● **Directions for this task**: Using the data below, return the stretch from the line that contains "hide_parts(*nodes)" through the line that contains "return np.stack([flat[..., 0], -flat[..., 1], CARD_TOP", both included, exactly as it stands and nothing beyond it.

● **Data excerpts**:
★ ★ ★ ★ ★ ★ ★
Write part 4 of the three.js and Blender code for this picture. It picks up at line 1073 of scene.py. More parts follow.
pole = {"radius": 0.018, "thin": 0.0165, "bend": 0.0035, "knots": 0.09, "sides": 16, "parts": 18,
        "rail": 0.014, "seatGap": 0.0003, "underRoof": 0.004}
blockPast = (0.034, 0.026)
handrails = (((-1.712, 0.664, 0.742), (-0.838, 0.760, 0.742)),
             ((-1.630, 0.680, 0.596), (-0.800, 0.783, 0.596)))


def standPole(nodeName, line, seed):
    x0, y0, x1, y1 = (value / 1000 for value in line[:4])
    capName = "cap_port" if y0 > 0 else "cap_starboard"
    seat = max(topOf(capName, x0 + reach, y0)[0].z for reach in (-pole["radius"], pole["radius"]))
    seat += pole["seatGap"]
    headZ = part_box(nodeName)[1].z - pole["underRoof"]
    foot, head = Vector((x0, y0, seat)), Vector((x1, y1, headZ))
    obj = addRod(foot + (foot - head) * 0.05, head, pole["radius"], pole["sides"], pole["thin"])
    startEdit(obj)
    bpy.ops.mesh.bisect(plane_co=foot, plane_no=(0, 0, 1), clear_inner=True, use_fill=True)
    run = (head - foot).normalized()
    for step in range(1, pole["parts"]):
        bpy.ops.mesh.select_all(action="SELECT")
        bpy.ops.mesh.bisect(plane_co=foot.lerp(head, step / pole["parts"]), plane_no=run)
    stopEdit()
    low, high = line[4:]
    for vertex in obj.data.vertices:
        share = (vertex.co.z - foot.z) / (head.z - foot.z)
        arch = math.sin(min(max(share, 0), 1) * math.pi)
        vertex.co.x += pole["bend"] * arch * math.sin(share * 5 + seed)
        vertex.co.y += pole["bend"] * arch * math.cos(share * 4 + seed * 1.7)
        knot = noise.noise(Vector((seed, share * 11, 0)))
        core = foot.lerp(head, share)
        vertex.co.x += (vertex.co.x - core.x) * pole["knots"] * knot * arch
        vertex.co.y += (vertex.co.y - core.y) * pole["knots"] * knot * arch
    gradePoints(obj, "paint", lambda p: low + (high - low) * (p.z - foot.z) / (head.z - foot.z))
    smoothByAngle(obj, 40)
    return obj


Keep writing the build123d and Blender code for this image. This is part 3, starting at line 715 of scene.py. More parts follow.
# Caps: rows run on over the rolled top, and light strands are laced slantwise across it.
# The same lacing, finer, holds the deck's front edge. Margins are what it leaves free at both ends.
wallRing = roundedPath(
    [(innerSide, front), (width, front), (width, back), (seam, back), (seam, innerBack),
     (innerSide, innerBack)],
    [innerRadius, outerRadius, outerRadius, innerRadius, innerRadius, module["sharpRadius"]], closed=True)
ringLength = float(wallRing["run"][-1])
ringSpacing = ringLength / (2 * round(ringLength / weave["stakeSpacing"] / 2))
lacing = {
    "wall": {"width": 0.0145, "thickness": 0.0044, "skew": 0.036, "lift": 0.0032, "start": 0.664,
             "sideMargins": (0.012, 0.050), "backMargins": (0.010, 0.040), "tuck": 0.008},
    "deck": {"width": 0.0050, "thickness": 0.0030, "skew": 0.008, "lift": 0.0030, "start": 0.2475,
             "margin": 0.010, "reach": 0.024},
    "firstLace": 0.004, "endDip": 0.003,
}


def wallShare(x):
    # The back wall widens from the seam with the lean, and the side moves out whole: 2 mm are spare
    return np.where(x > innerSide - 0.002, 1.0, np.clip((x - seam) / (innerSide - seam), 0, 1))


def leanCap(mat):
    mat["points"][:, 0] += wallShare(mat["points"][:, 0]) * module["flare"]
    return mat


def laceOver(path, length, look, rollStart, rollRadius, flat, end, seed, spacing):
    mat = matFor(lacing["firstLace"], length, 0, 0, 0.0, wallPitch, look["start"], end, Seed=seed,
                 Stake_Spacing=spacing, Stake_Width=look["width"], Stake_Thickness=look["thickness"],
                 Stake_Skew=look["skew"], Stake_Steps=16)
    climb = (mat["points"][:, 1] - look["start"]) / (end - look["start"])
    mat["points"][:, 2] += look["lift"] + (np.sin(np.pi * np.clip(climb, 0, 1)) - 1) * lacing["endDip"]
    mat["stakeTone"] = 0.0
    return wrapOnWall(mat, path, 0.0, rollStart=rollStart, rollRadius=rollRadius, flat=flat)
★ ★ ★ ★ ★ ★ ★
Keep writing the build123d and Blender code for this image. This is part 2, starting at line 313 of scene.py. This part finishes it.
★ ★ ★ ★ ★ ★ ★
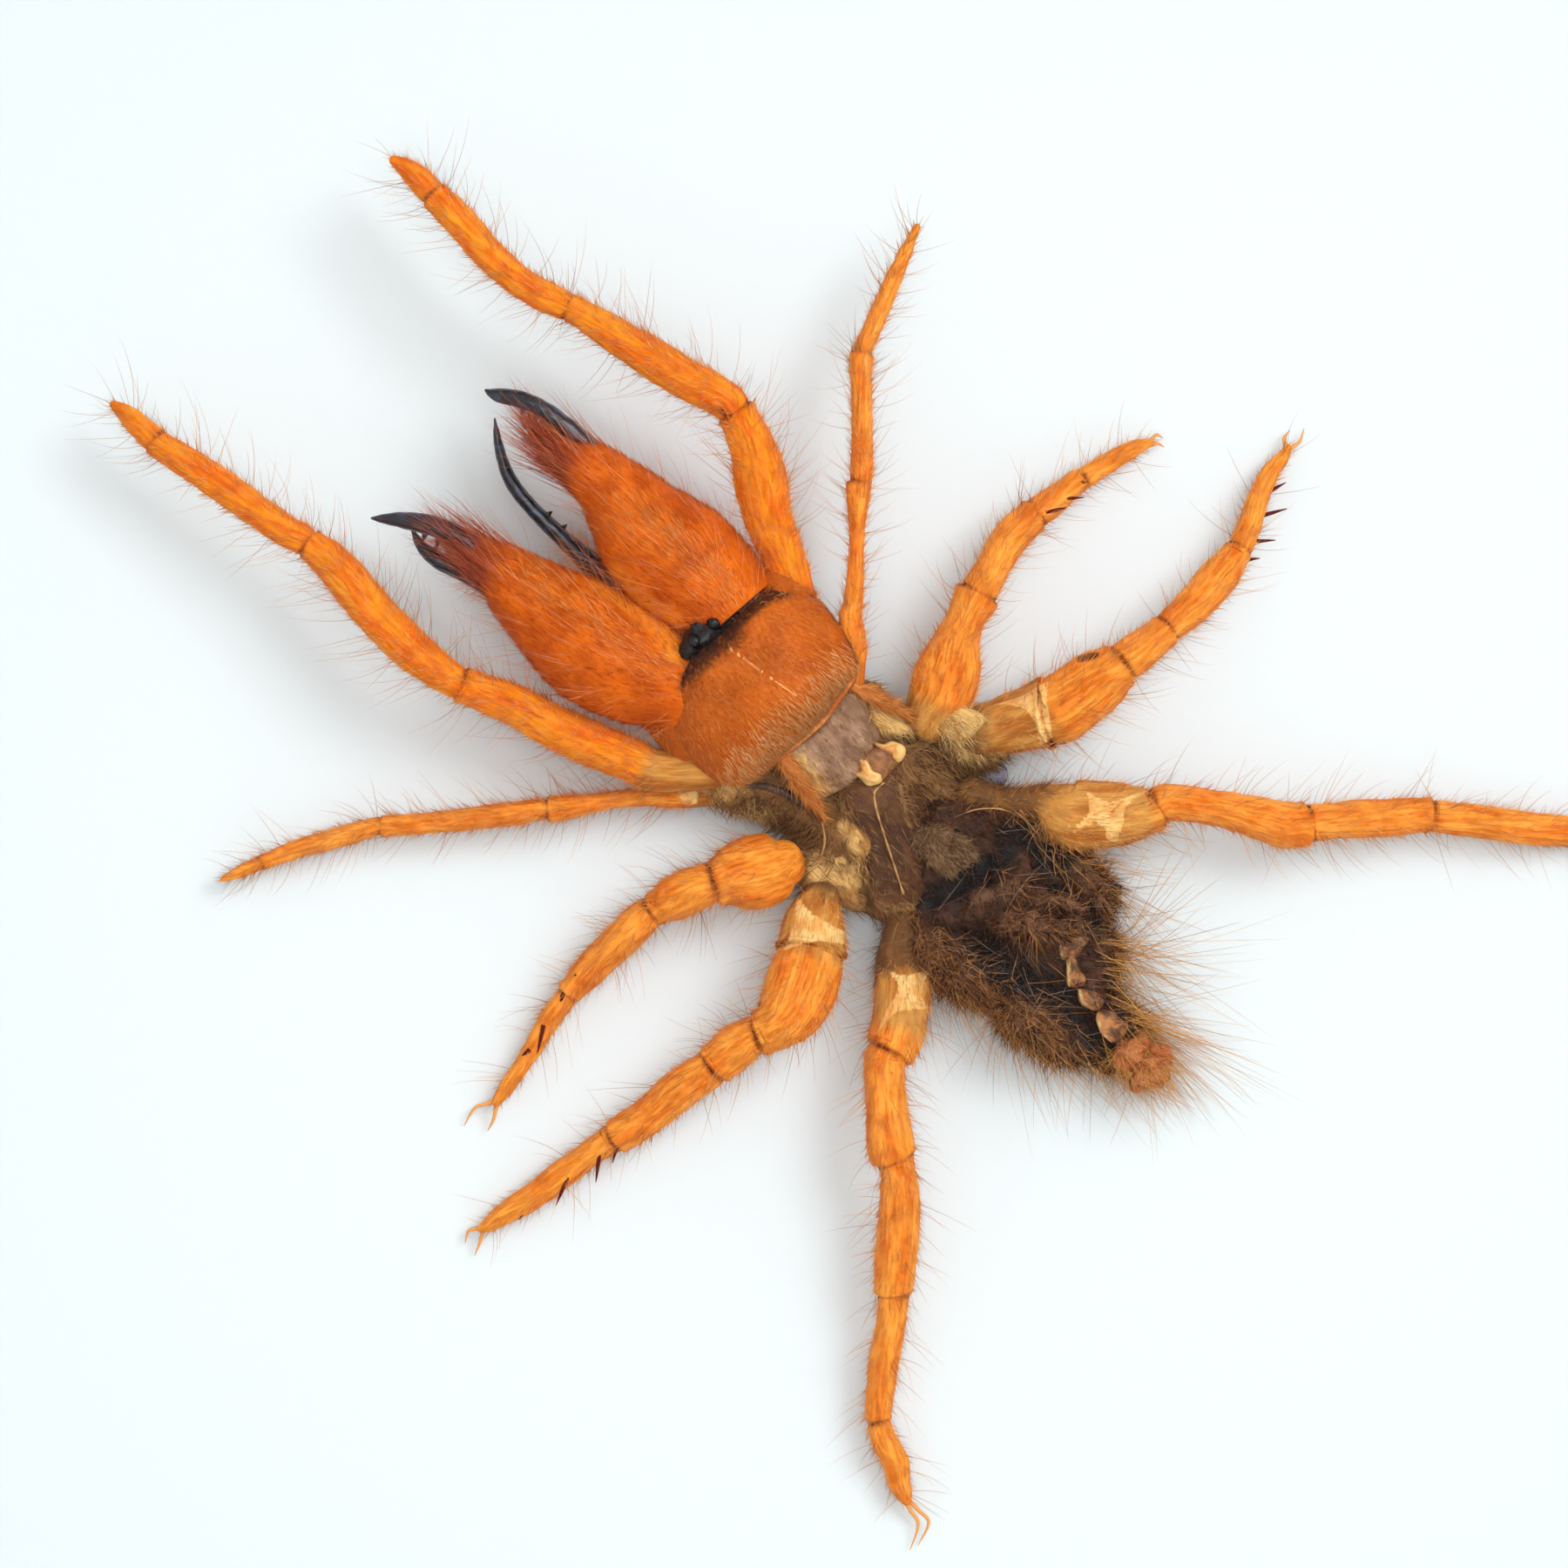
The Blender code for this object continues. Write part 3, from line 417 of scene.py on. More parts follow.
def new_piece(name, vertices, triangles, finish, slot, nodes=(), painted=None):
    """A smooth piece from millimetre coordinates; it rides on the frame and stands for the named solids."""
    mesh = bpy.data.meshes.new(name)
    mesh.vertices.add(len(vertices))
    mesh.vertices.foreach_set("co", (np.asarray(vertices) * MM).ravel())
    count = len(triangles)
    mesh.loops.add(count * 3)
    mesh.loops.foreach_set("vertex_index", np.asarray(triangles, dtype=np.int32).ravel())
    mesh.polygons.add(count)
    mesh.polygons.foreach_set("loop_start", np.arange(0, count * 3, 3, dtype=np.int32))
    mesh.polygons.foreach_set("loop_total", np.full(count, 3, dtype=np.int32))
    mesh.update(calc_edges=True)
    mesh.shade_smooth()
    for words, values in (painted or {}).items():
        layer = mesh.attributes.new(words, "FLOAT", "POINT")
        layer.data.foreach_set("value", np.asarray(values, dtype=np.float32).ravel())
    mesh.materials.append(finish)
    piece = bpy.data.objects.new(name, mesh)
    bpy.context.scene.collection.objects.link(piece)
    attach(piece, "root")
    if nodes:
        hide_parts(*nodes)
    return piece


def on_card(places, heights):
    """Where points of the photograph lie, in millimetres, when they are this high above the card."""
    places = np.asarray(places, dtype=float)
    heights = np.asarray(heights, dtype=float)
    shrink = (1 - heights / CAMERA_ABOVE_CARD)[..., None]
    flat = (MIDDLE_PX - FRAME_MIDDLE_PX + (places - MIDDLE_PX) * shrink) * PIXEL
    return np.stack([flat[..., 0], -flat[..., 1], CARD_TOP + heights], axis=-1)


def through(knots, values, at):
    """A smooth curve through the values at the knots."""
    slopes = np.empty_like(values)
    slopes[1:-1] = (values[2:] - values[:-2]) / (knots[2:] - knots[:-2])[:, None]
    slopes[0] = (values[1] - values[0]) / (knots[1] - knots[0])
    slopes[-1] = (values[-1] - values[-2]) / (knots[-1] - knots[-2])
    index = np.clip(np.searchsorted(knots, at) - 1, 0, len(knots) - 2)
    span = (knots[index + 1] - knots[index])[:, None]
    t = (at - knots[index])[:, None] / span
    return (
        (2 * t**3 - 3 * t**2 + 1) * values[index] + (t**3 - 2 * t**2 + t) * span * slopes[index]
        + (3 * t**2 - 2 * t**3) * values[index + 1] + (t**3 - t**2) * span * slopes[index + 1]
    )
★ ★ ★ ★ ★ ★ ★
● **Written answer**:
        hide_parts(*nodes)
    return piece


def on_card(places, heights):
    """Where points of the photograph lie, in millimetres, when they are this high above the card."""
    places = np.asarray(places, dtype=float)
    heights = np.asarray(heights, dtype=float)
    shrink = (1 - heights / CAMERA_ABOVE_CARD)[..., None]
    flat = (MIDDLE_PX - FRAME_MIDDLE_PX + (places - MIDDLE_PX) * shrink) * PIXEL
    return np.stack([flat[..., 0], -flat[..., 1], CARD_TOP + heights], axis=-1)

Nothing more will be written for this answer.